Look anywhere around Wall Street and investors will tell you never to invest in penny stocks. They throw around the term as if speaking about the plague. Penny stocks are guaranteed losses. Penny stocks are speculative and not worth investing in. I’ll agree somewhat with one of these statements. By and large, they aren’t worth “investing” in. They are however, worth trading.
If you’ve read this blog for any amount of time you understand my trading style and investment decisions revolve around doing pretty much the opposite any analyst thinks you should do. When all the analysts covering a stock say to buy, it’s usually at the top and when they say to sell, it’s usually at the bottom. Analysts aren’t as reliable as chart patterns and earnings reports so I only use them as a bellweather for spotting tops or bottoms. Of course, it’s very hard to predict the true bottoms and tops so I use a graduated buying approach. I buy into weakness (a value stock falling in price) and sell into strength (a value stock rising in price with a sell target based on earnings projections). There are simple formulas you can apply to most value and growth stocks to determine buying and selling points and I have detailed them in previous posts.
So why trade penny stocks? You see the ad in the upper right corner of the first post on this blog? That’s the blog of Timothy Sykes. If you don’t know who he is, I’m about to enlighten you.
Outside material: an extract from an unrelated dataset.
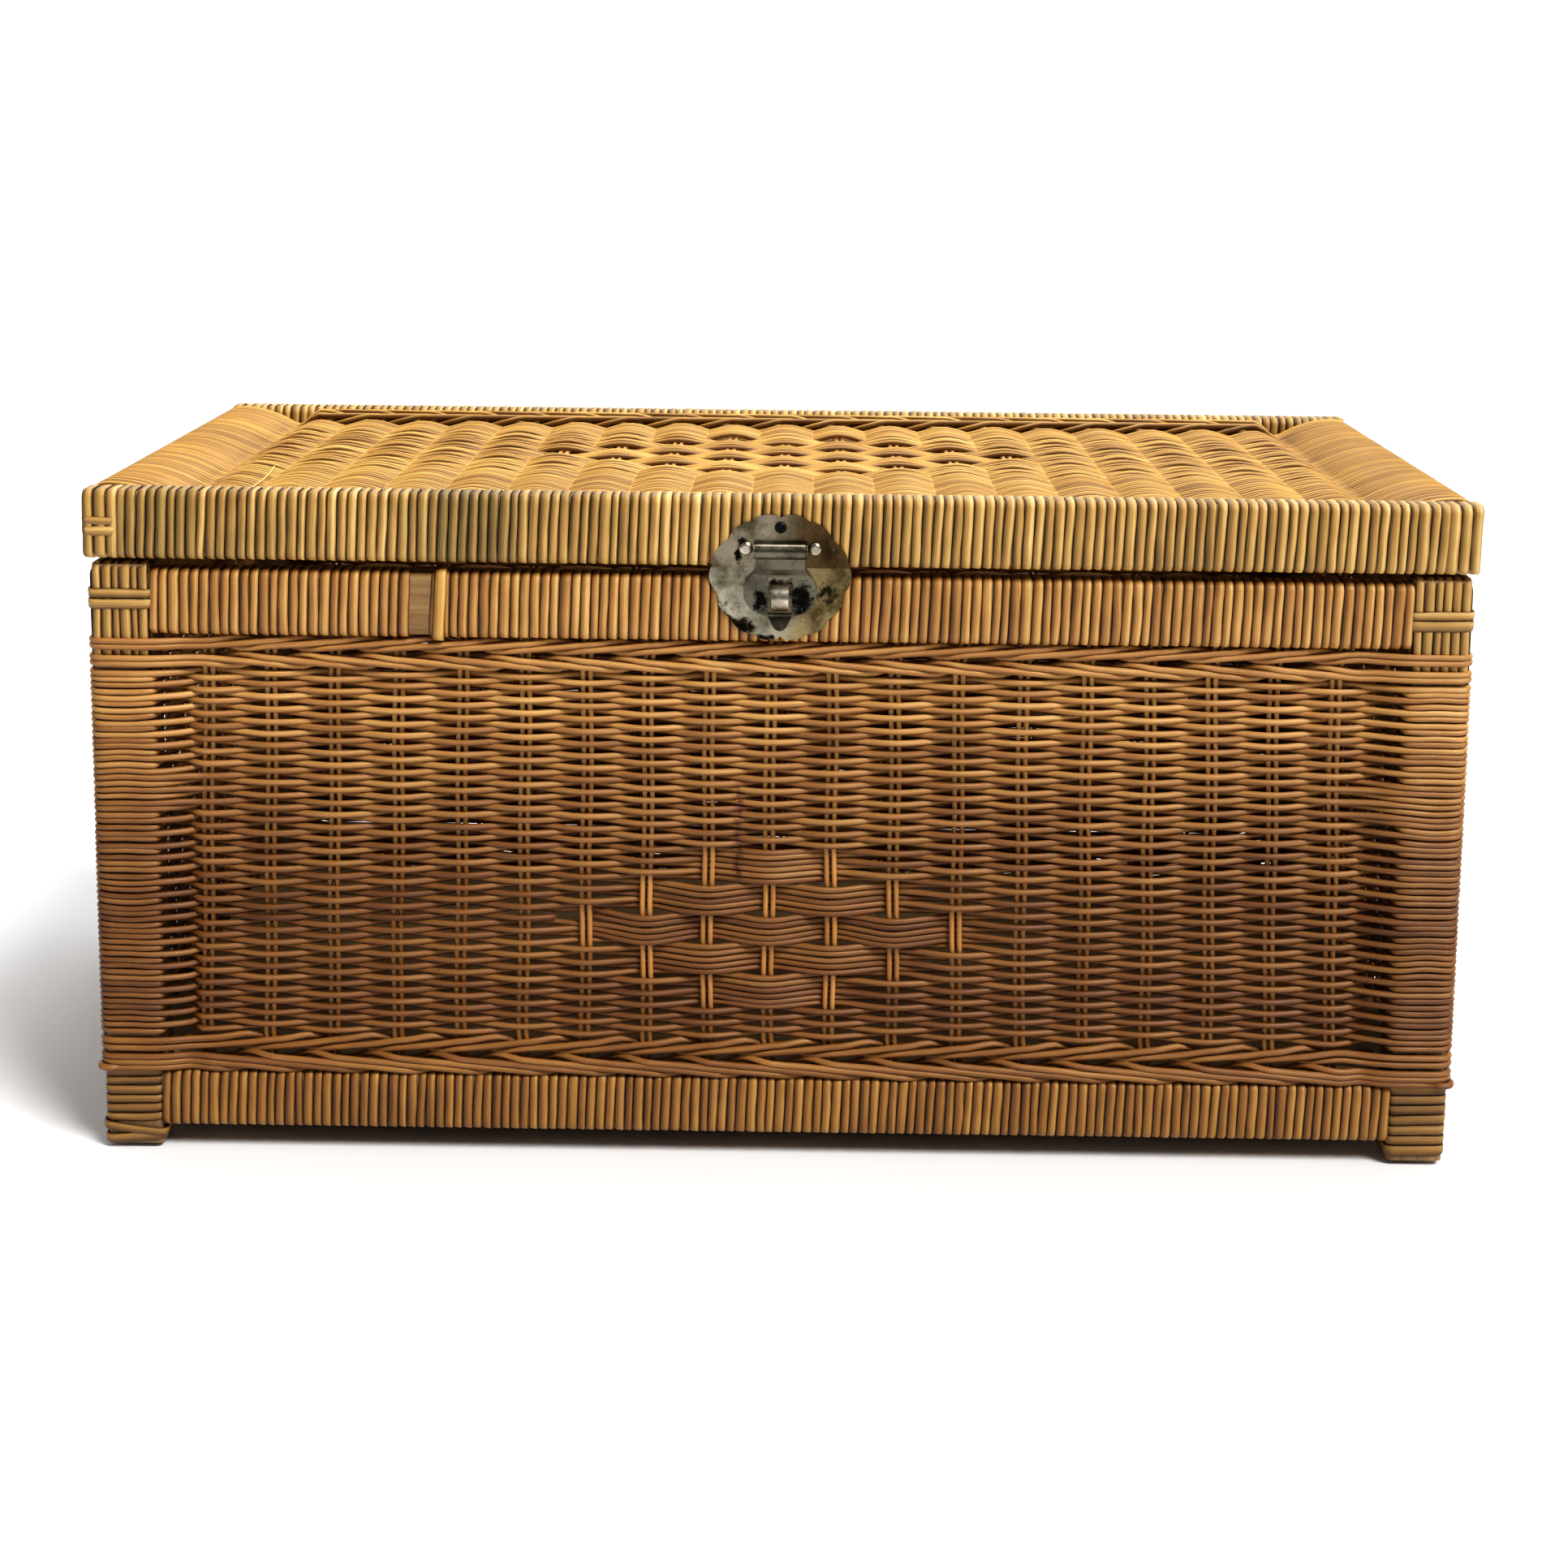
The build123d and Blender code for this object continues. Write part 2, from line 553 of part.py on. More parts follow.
# woven walls, their wales and stakes
top_wales, bottom_wales = [], []
for side in SIDES:
    weave = wall_slab(side, BOTTOM_WALE_TOP, TOP_WALE_BOTTOM, WEAVE_THICKNESS)
    save(f"weave_{side}", weave - stake_holes[side])
    save(f"stakes_{side}", *stakes[side])
    bottom_wales.append(wall_slab(side, leg_wrap_top, BOTTOM_WALE_TOP, WALE_THICKNESS) - stake_holes[side])
    top_wales.append(wall_slab(side, TOP_WALE_BOTTOM, top_wrap_bottom, WALE_THICKNESS) - stake_holes[side])
save("top_wales", *top_wales)
save("bottom_wales", *bottom_wales)

# floor
inside = WALE_THICKNESS / 2 + FLOOR_PLAY
board_low = (stake_line("left") + inside, stake_line("front") + inside, leg_wrap_top)
board_high = (stake_line("right") - inside, stake_line("rear") - inside, leg_wrap_top + FLOOR_THICKNESS)
board = block(board_low, board_high)
for x_side, y_side in CORNERS.values():
    low, high = post_box(x_side, y_side, 0, LID_TOP)
    room = ROUND_REED + FLOOR_PLAY
    board -= block((low[0] - room, low[1] - room, low[2]), (high[0] + room, high[1] + room, high[2]))
save("floor_board", board)

battens = []
for x in BATTEN_PLACES:
    y_low = FRAME_FRONT + RAIL_DEPTH + FLAT_REED
    y_high = FRAME_REAR - RAIL_DEPTH - FLAT_REED
    low = (x - BATTEN[0] / 2, y_low, leg_wrap_top - BATTEN[1])
    battens.append(block(low, (x + BATTEN[0] / 2, y_high, leg_wrap_top)))
save("floor_battens", *battens)

# latch on the body
save("latch_plate_lower", scalloped_plate(LOWER_CUSPS, LID_BOTTOM - LOWER_PLATE_DROP, BODY_FRONT) - leg_slots)
save("latch_staple", staple())

# latch on the lid
plate_face = LID_FRONT - PLATE_THICKNESS
nail_places = [(x, plate_face, HASP_AXIS_Z + NAIL_ABOVE_PIN) for x in (-NAIL_PLACE, NAIL_PLACE)]
screw_place = (0, plate_face, LID_BOTTOM + SCREW_RISE)
latch_holes = [shank_hole(place, FORWARD, NAIL_SHANK) for place in nail_places]
latch_holes.append(shank_hole(screw_place, FORWARD, SCREW_SHANK))
save("latch_plate_upper", upper_plate() - latch_holes)
save("latch_nails", *[round_head(place, FORWARD, NAIL_HEAD, NAIL_SHANK) for place in nail_places])
save("latch_screw", cross_headed(screw_place, FORWARD, SCREW_HEAD, SCREW_SHANK))
save("hasp_pin", hasp_pin())
save("hasp", hasp())

# lid rails and their binding
lid_holes = lid_stakes(SOCKET_CLEARANCE)
lid_cuts = {"front": latch_holes + lid_holes, "rear": screw_holes(1) + lid_holes}
lid_wraps = []
for side in ("front", "rear"):
    low, high = lid_rail_box(side)
    save(f"lid_rail_{side}", beam(low, high, Axis.X) - lid_cuts[side])
    lid_wraps.append(sleeve(low, high, Axis.X, FLAT_REED) - lid_cuts[side])
save("lid_rail_wraps", *lid_wraps)

lid_side_weaves, lid_corner_wraps = [], []
strand_reach = LID_RAIL_INNER - FLAT_REED
for side, x_side in (("left", -1), ("right", 1)):
    low, high = lid_rail_box(side)
    save(f"lid_rail_{side}", beam(low, high, Axis.Y))
    middle_low, middle_high = (low[0], -strand_reach, low[2]), (high[0], strand_reach, high[2])
    lid_side_weaves.append(sleeve(middle_low, middle_high, Axis.Y, ROUND_REED))
    for y_side in (-1, 1):
        lid_corner_wraps.append(lid_corner_wrap(x_side, y_side))
rail_room = [block(*lid_rail_box(side)) for side in ("front", "rear")]
save("lid_side_weaves", *lid_side_weaves)
save("lid_corner_wraps", *[wrap - rail_room - lid_wraps for wrap in lid_corner_wraps])

# lid panel
panel_reach = strand_reach - LID_WALE_WIDTH
save("lid_weave", lid_band(-panel_reach, panel_reach) - lid_holes)
lid_wales = [lid_band(-strand_reach, -panel_reach), lid_band(panel_reach, strand_reach)]
save("lid_wales", *[wale - lid_holes for wale in lid_wales])
save("lid_stakes", *lid_stakes())

# hinges
save("hinge_leaves_body", *[hinge_leaf(x, -1) for x in HINGE_PLACES])
save("hinge_leaves_lid", *[hinge_leaf(x, 1) for x in HINGE_PLACES])
save("hinge_pins", *[hinge_pin(x) for x in HINGE_PLACES])
for name, up in (("body", -1), ("lid", 1)):
    places = [place for x in HINGE_PLACES for place in hinge_screws(x, up)]
    screws = [round_head(place, BACKWARD, HINGE_SCREW_HEAD, HINGE_SCREW_SHANK) for place in places]
    save(f"hinge_screws_{name}", *screws)
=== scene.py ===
import math

import bpy
import numpy as np
from mathutils import Euler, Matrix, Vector


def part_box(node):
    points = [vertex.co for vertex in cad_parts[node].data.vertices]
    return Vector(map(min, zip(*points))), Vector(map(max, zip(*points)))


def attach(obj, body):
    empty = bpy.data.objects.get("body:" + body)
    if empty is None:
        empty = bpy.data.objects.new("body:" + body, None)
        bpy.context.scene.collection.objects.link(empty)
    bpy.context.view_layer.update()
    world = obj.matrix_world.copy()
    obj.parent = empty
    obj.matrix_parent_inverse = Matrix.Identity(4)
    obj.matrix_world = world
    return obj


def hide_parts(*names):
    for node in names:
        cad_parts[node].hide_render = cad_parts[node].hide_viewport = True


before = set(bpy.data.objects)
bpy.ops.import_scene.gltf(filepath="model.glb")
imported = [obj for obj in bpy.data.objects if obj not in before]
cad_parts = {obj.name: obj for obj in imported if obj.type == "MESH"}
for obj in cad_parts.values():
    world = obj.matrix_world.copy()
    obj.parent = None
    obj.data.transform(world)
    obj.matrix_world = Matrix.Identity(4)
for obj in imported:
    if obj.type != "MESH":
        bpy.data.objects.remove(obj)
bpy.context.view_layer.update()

# A wicker storage trunk. Every weaver, stake and strip of reed is its own solid, laid along a path
# that is worked out from the CAD boxes. Lengths are in millimetres until a mesh is made.

MM = 0.001

# ---- reed ----
WEAVER_RADIUS = 1.9
WALE_RADIUS = 2.0
WALE_GAP = 1.7
STAKE_RADIUS = 1.6
PAIR_HALF = 2.25
STRIP_WIDTH = 5.9
STRIP_THICKNESS = 1.5
TUBE_SIDES = 8
# the most strands in one piece, so that it can be exported
MAX_STRANDS = 34
MAX_LID_STRANDS = 32
# half the length over which a strand lies flat across a pair of stakes
STAKE_GRIP = 2.4


# ---- places read from the CAD model ----
def cad(*nodes):
    """The lowest and highest corner of one or several CAD nodes."""
    boxes = [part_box(node) for node in nodes]
    low = np.min([np.array(low) for low, _ in boxes], axis=0)
    high = np.max([np.array(high) for _, high in boxes], axis=0)
    return low / MM, high / MM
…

Tim began trading penny stocks in college in the late 90s and through the dot-com boom and bust. He realized one day that these stocks all exhibited the same kinds of trading patterns day in and day out. He also started paying attention to conversations in message boards and boiler rooms around these stocks and within 4 years turned $12k into $2 million. He made thousands upon thousands of trades, taking profits when they were available but also losing thousands in the process all the while learning the ins and outs of trading in the “wild west” of the stock market.
He started his own hedge fund, Cilantro Fund and was the highest rated fund in his class. Dissolusioned with the industry, he closed his fund after several years of success (and several hundred thousand in losses as well), wrote An American Hedge Fund: How I Made $2 Million as a Stock Operator & Created a Hedge Fund and started timothysykes.com to teach others how he made his fortune. Tim went back to his roots and (still being already financially independent) opened a new trading account with the same amount of $12k to show everyone that anyone can make money trading stocks. As of now, just a few short months after starting TIM (Transparent Investment Management) and detailing his trades openly on his blog, he’s already more than doubled his starting capital.
Investors that don’t understand how the OTC market works call it the Wild West. The reason is because the SEC doesn’t regulate Bulletin Board or OTC (over the counter) stocks as tightly as it does the NYSE, NASDAQ or AMEX. Due to this fact, there are people out there that will take advantage of naivete. These are the pump & dumpers you hear about. If you know how to spot them you can avoid them and for the most part its easy. You know that email you got about stock XYZ that sounded so promising…yep you guessed it, that’s a pumper. He’s hoping you go out and buy the stock he mentioned so he can profit by selling his shares to you, only to have the stock collapse in your face and leave you “holding the bag”.